Sortir de l’ère du pétrole nécessite pour la France d’adopter en premier lieu une position liée à ses importations de gaz et de pétrole qui représentent chaque année une facture énergétique de plus de 60 milliards d’euros (Mds €). Vouloir présenter un objectif à l’horizon 2040 signifie engager le pays dans le temps long, dans un processus nécessitant une planification écologique qui définit les priorités dans le domaine énergétique, mais également dans celui de la production et de la consommation des biens et des services. Le projet de loi de Nicolas Hulot ne prend pas cette direction puisqu’il n’engage aucun processus de transition énergétique d’ici 2040.
La sortie programmée des énergies fossiles doit évidemment commencer dès à présent et ne peut attendre cette date hypothétique de 2040, vu l’urgence écologique. Le changement climatique dont les effets se manifestent de plus en plus chaque année, montre que le modèle économique est insoutenable pour la planète, à la fois par le productivisme et le libre-échange. En mesurant l’empreinte écologique, on peut estimer le jour du « dépassement », date à laquelle les ressources renouvelables de la planète ont été consommées. Ce jour a été effectif au 2 août cette année au lieu du 1er octobre en l’an 2000. Au-delà de cette date et jusqu’à la fin de l’année, nous vivons « à crédit » de notre planète. Cette mesure globale cache évidemment les disparités qu’il y a entre les différentes régions du monde, entre les pays du Nord et du Sud.
Le projet de loi se devait de dépasser cette décision symbolique de stopper la production d’hydrocarbures en France qui n’est que marginale par rapport à la consommation nationale. C’est plutôt un grand débat sur la transition énergétique qui est attendu dans la société française autour de la sobriété et de l’efficacité énergétique, du développement des énergies renouvelables, de la place du nucléaire, et de prendre en compte l’objectif du pays à l’horizon 2050, c’est-à-dire diviser par 4 les émissions de gaz à effet de serre pour répondre aux engagements de la COP21. Dans un tel débat, le droit à l’accès à l’énergie est fondamental puisque 12 millions de personnes vivent aujourd’hui en situation de précarité énergétique. A ce stade, on ne peut se satisfaire de l’aide du gouvernement de proposer une aide (globalisée à 4 milliards €) pour porter un diagnostic de leur habitat, alors que c’est un vaste programme national de rénovation des logements pour les rendre conformes à la catégorie A des diagnostics de performance énergétique qui est attendu au niveau social et énergétique. Mais en réalité, c’est à l’opposé de cette direction que le gouvernement veut promouvoir l’habitat social, en adoptant un programme de construction de logements sociaux qui ne soit pas contraint par les normes sociales et environnementales.

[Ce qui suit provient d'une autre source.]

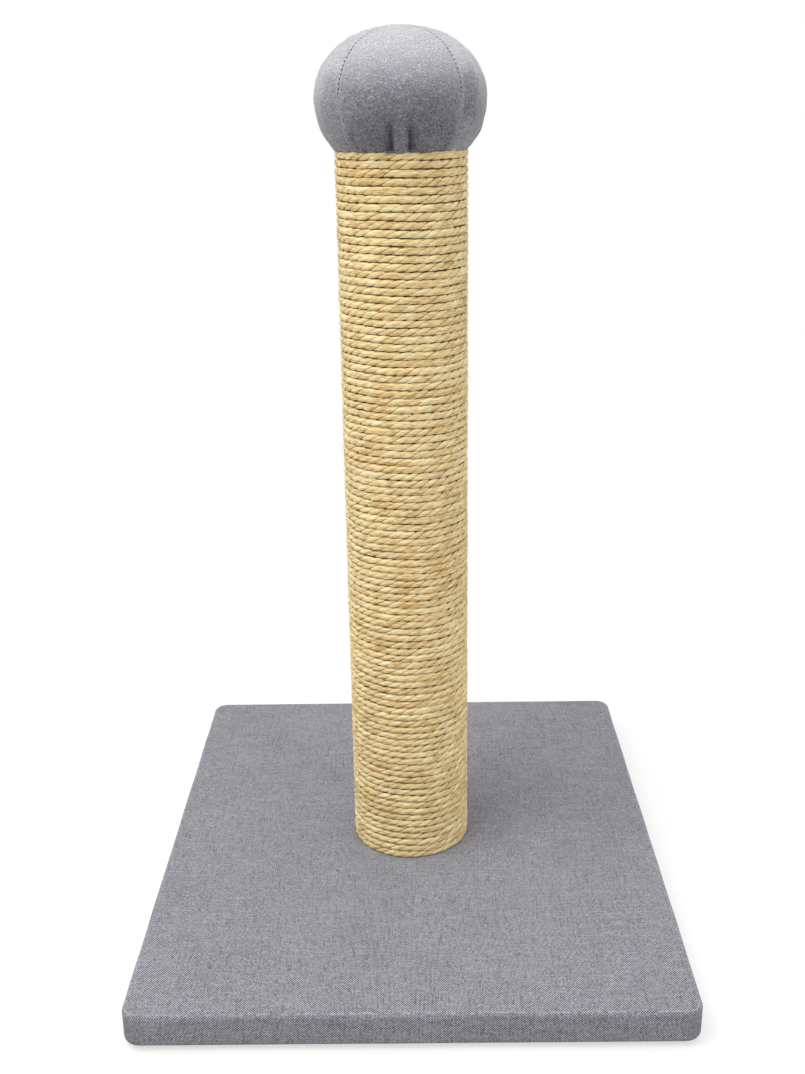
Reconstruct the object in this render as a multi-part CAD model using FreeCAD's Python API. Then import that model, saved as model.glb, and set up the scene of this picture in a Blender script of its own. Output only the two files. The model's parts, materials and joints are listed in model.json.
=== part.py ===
"""Cat scratching post: a fabric-covered board, an upright tube wound with sisal rope, and a stuffed plush cap.

Frame: +Z up, origin on the floor under the middle of the base, front of the base towards -Y. Millimetres.
"""
import FreeCAD, Part
import math
import os
from FreeCAD import Vector

# Driving dimensions. The base, from the floor up:
base_width = 400.0  # over the fabric, left to right
base_depth = 468.0  # over the fabric, front to back
base_corner_radius = 12.0  # in plan, over the fabric
foot_thickness = 2.0
foot_diameter = 30.0
foot_inset = 36.0  # foot centre to the base's sides
lining_thickness = 0.5
lining_inset = 8.0  # lining edge to the base's sides
lining_staple_inset = 12.0
lining_hole_diameter = 34.0
cover_thickness = 0.9
cover_hem_width = 32.0  # fabric turned in under the board
cover_staple_inset = 20.0
board_thickness = 22.0
foam_thickness = 2.7
top_edge_radius = 3.4  # over the fabric
bottom_edge_radius = 5.0  # over the fabric

# The post:
tube_outer_diameter = 84.7
tube_wall = 4.0
tube_length = 553.0
plug_thickness = 18.0
plug_clearance = 0.15  # radial, plug to tube

# The sisal rope, wound in one layer:
rope_diameter = 5.15
rope_sides = 6
turn_gap = 0.43  # least gap between turns, which share the tube's length evenly
rope_end_gap = 0.25  # first turn to the base, last turn to the cap
shown_turns = 12  # turns modelled as rope at each end of the post

# M8 screws and their pronged nuts:
thread_diameter = 8.0
thread_clearance = 0.05  # radial, screw to nut
shank_clearance = 0.4  # radial, screw to drilled hole
nut_flange_diameter = 22.0
nut_flange_thickness = 1.5
nut_barrel_diameter = 10.0
nut_barrel_length = 7.0
nut_prong_length = 5.0
nut_prong_width = 3.4
nut_prong_thickness = 1.2
nut_prong_circle = 18.4  # diameter
bolt_length = 40.0
bolt_head_diameter = 14.0
bolt_head_height = 4.4
bolt_rim_height = 1.6
bolt_socket_flats = 5.0
bolt_socket_depth = 2.6
washer_diameter = 24.0
washer_thickness = 2.0
washer_clearance = 0.2  # radial, hole to thread
recess_diameter = 28.0
recess_depth = 8.0
stud_length = 34.0

# Staples of flat wire:
staple_crown = 10.0
staple_width = 0.95
staple_thickness = 0.65
staple_sink = 0.05  # crown below a round surface
fabric_staple_leg = 6.5
fabric_staple_spacing = 95.0
plug_staple_leg = 12.0
plug_staple_count = 4  # in each plug
rope_staple_leg = 14.0
rope_staple_turn = 0.03  # how far along the first and last turn

# The stuffed plush cap, two half ellipses in outline:
cap_diameter = 119.6
cap_rise_to_widest = 34.2  # underside to the widest level
cap_upper_semi_axis = 49.63
cap_lower_semi_axis = 58.6
cap_crown_radius = 12.0  # flat spot where the four seams meet
plush_thickness = 2.0
seam_sink = 0.9  # about how far a seam lies inside the gores beside it
gore_count = 4
cap_hem_width = 22.0  # plush turned in under the disc
disc_thickness = 9.0
disc_clearance = 0.3
stuffing_clearance = 0.3
cap_staple_ring = 66.0  # diameter
tuck_height = 27.0
tuck_half_angle = 6.0  # degrees from the tuck's middle to each of its folds
fold_radius = 2.0
fold_depth = 1.3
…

Pour la part de réduction du nucléaire dans la production d’électricité (50 % en 2025), la décision de savoir quelles centrales fermer n’est toujours pas prise. L’objectif d’en finir avec la commercialisation des voitures roulant à l’essence ou au diesel d’ici 2040 reste flou, précisant que des efforts seraient faits sur les transports ferroviaires et fluviaux, ce qui souligne l’incohérence des décisions prises lors du quinquennat précédent par un ministre de l’Économie de l’époque, Emmanuel Macron, qui vantait les performances de l’industrie automobile française au diesel et le déplacement par bus pour les gens modestes.